This is the last week before the clocks go forward here. It’s the time of year when robins sing before light, cheerfully heralding the day, as I used to hear them do during morning meditation at Zen Center.
Recently the light has been clear, and then soft; the other evening a short squall of rain lashed the windows on all sides of our flat, and sent the blossoms to the ground around the neighbourhood. I remember how much rain we had after lockdown started last year, and I hope for a similar amount this year so that we do not suffer from drought.
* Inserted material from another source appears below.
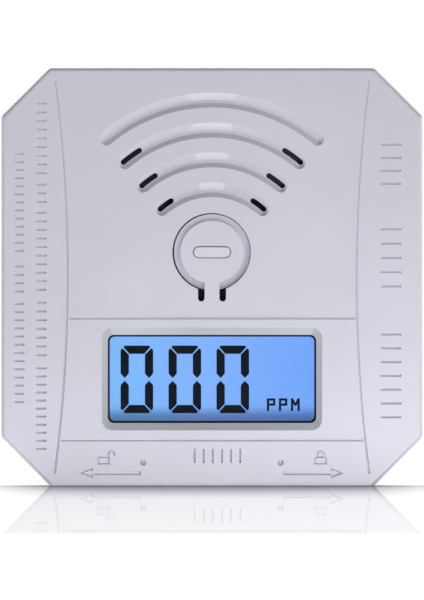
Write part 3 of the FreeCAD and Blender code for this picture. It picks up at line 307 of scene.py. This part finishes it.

Out on my bike last Sunday, I took to the bay trail, without having intended to beforehand, as I felt it would be good for my spirit to be beside the water. I passed the ceanothus bushes on a short stretch of trail that follows a creek – sandwiched between the airport parking lots and the various freeways. My first view of these bushes was on one of my earliest lockdown rides – and they symbolise that time for me in the same way that Sweeney Ridge does (along with the associated revelation that the presence of the ridge, and the protection it offered the stretch bay to the east from the fog made the decision to expand the old airstrip into the principal airport an inspired one).
I don’t know that there is much to say about the pandemic these days. I hope to be vaccinated in due course (and hope that the rollout of the vaccine becomes more efficient than it has hitherto), and I hope that I will be able to travel to see my declining parents before the end of the year. In the meantime, I don’t plan on doing any indoor dining or going to the cinema, and as I walk around, I am glad, still, to be in a place where people widely demonstrate their compassion and kindness by wearing masks.

We have a magnolia tree that blossomed down the street. The cherry trees are already blooming in Japantown. They cut down a tree near the bus stop. I miss it.